> **Object modeling scripts**:

## Start

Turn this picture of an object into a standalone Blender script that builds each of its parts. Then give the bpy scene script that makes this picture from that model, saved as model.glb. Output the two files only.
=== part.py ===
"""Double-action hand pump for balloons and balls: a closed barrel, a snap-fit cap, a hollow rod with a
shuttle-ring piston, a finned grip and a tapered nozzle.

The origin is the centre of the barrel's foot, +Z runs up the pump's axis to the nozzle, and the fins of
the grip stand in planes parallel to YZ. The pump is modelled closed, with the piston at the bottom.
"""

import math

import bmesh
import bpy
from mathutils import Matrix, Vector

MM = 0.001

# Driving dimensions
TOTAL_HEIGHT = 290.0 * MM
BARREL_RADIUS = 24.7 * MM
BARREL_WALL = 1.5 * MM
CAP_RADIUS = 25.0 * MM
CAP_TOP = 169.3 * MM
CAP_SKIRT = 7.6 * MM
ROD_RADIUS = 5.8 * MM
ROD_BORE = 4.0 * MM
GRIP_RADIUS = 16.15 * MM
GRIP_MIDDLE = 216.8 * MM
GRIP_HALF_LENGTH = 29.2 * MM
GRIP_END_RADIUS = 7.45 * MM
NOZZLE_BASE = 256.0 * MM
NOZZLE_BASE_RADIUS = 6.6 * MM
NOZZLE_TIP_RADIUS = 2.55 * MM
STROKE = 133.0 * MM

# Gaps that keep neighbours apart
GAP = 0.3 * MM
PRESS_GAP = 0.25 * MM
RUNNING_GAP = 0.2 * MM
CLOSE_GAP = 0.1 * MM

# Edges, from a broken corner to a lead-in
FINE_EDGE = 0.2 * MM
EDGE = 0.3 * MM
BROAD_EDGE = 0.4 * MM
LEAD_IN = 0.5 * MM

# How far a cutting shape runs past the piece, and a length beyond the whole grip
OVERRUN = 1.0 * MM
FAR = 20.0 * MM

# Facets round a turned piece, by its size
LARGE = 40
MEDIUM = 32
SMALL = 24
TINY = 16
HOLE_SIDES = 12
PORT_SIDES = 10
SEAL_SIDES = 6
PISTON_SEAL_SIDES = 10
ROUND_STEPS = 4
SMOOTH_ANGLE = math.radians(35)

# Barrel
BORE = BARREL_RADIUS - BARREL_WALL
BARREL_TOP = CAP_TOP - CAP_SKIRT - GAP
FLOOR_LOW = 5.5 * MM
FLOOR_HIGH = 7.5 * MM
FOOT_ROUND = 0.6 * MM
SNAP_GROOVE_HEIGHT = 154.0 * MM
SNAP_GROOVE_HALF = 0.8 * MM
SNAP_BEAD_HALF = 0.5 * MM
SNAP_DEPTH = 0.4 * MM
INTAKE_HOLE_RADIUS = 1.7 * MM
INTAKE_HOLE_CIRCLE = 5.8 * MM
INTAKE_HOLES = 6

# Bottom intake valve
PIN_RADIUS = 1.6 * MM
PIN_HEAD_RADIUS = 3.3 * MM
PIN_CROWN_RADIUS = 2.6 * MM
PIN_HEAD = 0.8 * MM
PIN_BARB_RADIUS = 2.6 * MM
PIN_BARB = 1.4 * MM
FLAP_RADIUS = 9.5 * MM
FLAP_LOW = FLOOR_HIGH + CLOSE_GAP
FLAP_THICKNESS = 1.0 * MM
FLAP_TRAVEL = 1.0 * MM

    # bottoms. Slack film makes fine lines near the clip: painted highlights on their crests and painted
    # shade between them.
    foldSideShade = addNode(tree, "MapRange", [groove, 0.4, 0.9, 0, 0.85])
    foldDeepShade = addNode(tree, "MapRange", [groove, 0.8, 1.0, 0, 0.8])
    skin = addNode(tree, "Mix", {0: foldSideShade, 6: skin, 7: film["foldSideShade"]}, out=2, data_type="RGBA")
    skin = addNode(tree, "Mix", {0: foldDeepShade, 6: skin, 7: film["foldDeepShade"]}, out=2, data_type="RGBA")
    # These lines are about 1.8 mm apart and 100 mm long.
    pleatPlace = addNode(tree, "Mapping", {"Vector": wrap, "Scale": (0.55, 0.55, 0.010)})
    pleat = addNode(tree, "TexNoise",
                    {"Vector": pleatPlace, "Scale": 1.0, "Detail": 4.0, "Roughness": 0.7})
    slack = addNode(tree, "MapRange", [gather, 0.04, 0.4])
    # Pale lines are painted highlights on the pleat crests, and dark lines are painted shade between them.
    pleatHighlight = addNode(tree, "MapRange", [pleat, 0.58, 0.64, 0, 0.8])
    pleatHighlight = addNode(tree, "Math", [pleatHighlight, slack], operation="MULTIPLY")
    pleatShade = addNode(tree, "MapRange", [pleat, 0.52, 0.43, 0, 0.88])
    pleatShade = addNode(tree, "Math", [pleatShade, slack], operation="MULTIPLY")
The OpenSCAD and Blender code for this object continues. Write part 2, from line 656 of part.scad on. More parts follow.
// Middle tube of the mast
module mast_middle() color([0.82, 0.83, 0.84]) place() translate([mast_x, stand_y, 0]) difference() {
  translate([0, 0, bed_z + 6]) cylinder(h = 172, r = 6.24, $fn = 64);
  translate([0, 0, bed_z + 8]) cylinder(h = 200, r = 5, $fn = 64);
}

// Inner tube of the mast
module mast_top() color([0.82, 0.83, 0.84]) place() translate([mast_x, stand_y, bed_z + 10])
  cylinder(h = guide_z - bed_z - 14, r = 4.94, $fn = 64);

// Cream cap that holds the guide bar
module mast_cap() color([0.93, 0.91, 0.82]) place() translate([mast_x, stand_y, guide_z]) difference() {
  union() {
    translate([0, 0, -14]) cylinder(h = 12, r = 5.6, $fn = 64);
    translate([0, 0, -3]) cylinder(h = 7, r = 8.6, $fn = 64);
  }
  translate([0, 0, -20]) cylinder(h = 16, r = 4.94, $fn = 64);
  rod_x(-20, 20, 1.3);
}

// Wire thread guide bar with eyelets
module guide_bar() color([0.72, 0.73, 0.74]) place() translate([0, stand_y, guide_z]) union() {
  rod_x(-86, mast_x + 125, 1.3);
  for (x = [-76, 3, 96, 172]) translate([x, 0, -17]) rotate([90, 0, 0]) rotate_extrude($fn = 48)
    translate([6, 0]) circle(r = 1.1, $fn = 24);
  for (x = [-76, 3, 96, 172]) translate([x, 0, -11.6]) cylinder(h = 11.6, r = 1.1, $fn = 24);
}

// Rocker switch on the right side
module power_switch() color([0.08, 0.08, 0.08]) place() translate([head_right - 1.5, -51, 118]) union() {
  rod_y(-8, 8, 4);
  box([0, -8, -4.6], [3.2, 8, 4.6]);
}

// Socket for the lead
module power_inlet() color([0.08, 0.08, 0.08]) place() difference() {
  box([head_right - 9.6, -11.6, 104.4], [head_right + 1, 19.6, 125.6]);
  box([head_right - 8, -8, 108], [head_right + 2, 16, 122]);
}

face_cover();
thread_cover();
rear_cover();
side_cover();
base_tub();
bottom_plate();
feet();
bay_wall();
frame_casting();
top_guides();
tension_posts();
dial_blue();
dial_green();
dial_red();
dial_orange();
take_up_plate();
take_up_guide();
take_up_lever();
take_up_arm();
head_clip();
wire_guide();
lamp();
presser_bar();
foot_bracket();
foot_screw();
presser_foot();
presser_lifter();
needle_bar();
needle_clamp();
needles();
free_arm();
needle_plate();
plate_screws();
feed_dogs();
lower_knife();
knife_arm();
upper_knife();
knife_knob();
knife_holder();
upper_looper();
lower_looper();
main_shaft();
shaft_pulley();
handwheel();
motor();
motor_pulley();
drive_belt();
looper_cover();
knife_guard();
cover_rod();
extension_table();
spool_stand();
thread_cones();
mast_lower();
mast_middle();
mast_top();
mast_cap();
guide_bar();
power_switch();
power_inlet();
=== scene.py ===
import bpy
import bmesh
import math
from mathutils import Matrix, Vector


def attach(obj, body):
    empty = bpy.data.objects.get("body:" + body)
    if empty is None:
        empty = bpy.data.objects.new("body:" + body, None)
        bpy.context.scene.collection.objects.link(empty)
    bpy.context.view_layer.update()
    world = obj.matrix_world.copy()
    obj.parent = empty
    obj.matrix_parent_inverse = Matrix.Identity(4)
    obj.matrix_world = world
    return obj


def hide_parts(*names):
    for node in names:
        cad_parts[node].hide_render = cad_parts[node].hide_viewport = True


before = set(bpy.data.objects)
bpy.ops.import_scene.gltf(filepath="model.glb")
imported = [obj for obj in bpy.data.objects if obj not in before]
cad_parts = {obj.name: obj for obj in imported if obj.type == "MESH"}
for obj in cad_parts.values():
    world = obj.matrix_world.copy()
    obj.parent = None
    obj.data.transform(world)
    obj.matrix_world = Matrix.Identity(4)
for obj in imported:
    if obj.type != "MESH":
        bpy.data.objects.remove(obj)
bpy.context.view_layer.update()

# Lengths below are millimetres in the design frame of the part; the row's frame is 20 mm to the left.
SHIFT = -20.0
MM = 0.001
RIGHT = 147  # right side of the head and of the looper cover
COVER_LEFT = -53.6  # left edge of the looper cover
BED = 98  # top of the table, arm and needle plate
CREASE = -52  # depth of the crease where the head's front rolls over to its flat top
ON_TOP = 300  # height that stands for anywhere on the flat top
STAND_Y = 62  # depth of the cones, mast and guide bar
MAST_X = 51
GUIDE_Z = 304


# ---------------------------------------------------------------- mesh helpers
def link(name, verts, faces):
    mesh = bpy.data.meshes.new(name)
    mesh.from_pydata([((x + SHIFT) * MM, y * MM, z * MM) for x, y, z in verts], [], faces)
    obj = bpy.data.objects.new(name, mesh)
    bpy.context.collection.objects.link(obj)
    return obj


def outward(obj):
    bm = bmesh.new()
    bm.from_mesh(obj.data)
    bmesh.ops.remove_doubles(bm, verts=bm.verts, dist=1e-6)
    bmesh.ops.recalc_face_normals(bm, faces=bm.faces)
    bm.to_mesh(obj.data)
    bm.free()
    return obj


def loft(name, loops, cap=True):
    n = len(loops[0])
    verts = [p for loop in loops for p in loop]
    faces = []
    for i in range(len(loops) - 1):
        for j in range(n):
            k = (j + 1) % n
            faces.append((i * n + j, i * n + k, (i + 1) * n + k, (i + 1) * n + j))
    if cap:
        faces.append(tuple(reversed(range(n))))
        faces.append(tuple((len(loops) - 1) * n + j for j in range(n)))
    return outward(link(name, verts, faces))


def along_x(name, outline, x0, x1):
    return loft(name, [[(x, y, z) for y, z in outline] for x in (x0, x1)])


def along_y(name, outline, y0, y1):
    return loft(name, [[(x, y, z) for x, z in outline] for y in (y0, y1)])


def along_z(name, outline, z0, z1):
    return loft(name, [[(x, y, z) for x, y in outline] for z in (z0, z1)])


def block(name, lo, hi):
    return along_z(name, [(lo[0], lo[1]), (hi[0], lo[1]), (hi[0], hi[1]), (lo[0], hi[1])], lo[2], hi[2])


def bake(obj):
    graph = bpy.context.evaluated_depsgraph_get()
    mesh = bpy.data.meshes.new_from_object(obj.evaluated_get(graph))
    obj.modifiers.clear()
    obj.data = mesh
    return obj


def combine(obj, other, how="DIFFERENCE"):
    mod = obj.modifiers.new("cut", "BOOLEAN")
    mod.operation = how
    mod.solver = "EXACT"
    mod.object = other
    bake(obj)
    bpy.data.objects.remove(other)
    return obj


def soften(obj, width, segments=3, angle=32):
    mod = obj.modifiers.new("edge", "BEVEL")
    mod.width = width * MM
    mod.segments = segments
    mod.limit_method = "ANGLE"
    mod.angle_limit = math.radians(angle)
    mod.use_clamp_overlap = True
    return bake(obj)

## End

> **What this task involves**:
The lines from the first of the entries through the line holding "FLAP_TRAVEL = 1.0 * MM" are to be restated word for word, and no others.

> **Output for this task**:
Turn this picture of an object into a standalone Blender script that builds each of its parts. Then give the bpy scene script that makes this picture from that model, saved as model.glb. Output the two files only.
=== part.py ===
"""Double-action hand pump for balloons and balls: a closed barrel, a snap-fit cap, a hollow rod with a
shuttle-ring piston, a finned grip and a tapered nozzle.

The origin is the centre of the barrel's foot, +Z runs up the pump's axis to the nozzle, and the fins of
the grip stand in planes parallel to YZ. The pump is modelled closed, with the piston at the bottom.
"""

import math

import bmesh
import bpy
from mathutils import Matrix, Vector

MM = 0.001

# Driving dimensions
TOTAL_HEIGHT = 290.0 * MM
BARREL_RADIUS = 24.7 * MM
BARREL_WALL = 1.5 * MM
CAP_RADIUS = 25.0 * MM
CAP_TOP = 169.3 * MM
CAP_SKIRT = 7.6 * MM
ROD_RADIUS = 5.8 * MM
ROD_BORE = 4.0 * MM
GRIP_RADIUS = 16.15 * MM
GRIP_MIDDLE = 216.8 * MM
GRIP_HALF_LENGTH = 29.2 * MM
GRIP_END_RADIUS = 7.45 * MM
NOZZLE_BASE = 256.0 * MM
NOZZLE_BASE_RADIUS = 6.6 * MM
NOZZLE_TIP_RADIUS = 2.55 * MM
STROKE = 133.0 * MM

# Gaps that keep neighbours apart
GAP = 0.3 * MM
PRESS_GAP = 0.25 * MM
RUNNING_GAP = 0.2 * MM
CLOSE_GAP = 0.1 * MM

# Edges, from a broken corner to a lead-in
FINE_EDGE = 0.2 * MM
EDGE = 0.3 * MM
BROAD_EDGE = 0.4 * MM
LEAD_IN = 0.5 * MM

# How far a cutting shape runs past the piece, and a length beyond the whole grip
OVERRUN = 1.0 * MM
FAR = 20.0 * MM

# Facets round a turned piece, by its size
LARGE = 40
MEDIUM = 32
SMALL = 24
TINY = 16
HOLE_SIDES = 12
PORT_SIDES = 10
SEAL_SIDES = 6
PISTON_SEAL_SIDES = 10
ROUND_STEPS = 4
SMOOTH_ANGLE = math.radians(35)

# Barrel
BORE = BARREL_RADIUS - BARREL_WALL
BARREL_TOP = CAP_TOP - CAP_SKIRT - GAP
FLOOR_LOW = 5.5 * MM
FLOOR_HIGH = 7.5 * MM
FOOT_ROUND = 0.6 * MM
SNAP_GROOVE_HEIGHT = 154.0 * MM
SNAP_GROOVE_HALF = 0.8 * MM
SNAP_BEAD_HALF = 0.5 * MM
SNAP_DEPTH = 0.4 * MM
INTAKE_HOLE_RADIUS = 1.7 * MM
INTAKE_HOLE_CIRCLE = 5.8 * MM
INTAKE_HOLES = 6

# Bottom intake valve
PIN_RADIUS = 1.6 * MM
PIN_HEAD_RADIUS = 3.3 * MM
PIN_CROWN_RADIUS = 2.6 * MM
PIN_HEAD = 0.8 * MM
PIN_BARB_RADIUS = 2.6 * MM
PIN_BARB = 1.4 * MM
FLAP_RADIUS = 9.5 * MM
FLAP_LOW = FLOOR_HIGH + CLOSE_GAP
FLAP_THICKNESS = 1.0 * MM
FLAP_TRAVEL = 1.0 * MM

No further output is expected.